As such, the argument is really about renewables’ capacity to expand faster, and whether investment in LNG detracts from the expansion of cleaner technologies.
The NRDC’s comparison with renewables is perfectly valid. They are, of course, much cleaner than any fossil fuel. It seems, if you are anti-LNG you compare the fuel with wind and solar; if you are pro-LNG you compare it with coal and oil.
However, LNG does need to be viewed within the context of the wider hydrocarbon complex because that complex still provides the majority of the world’s energy. It might seem counterintuitive to encourage investment in LNG, when the aim is to reduce emissions, but if that investment undermines spending on coal use, it is valuable. LNG spending, in the coal-to-gas switching context, detracts from investment in the coal industry.
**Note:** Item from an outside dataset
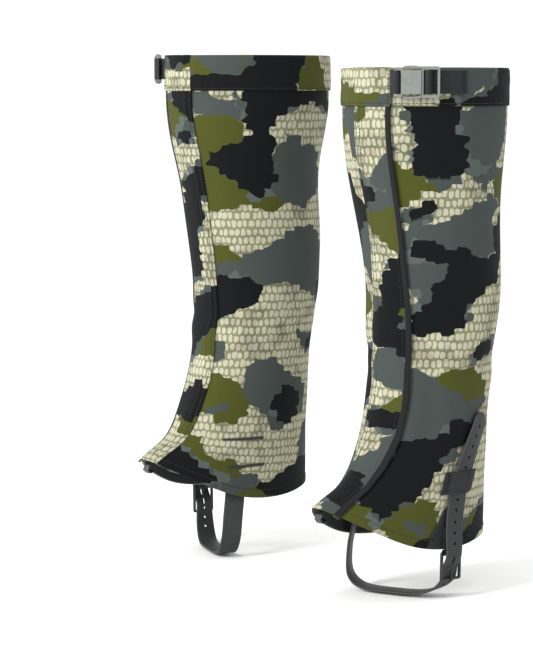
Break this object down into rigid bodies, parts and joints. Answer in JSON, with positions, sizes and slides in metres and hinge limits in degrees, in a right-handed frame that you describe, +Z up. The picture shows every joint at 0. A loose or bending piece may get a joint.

It is perfectly possible to see a scenario in which overall investment in fossil fuels contracts, but LNG investment increases. There should be no breaks on clean energy investment, but equally it makes no sense to hold back an industry which offers substantial GHG emissions reductions in the near term. The simple fact is that coal use is still so large – and still growing – that all options need to be mobilised to reduce its climate impact over the next 30 years.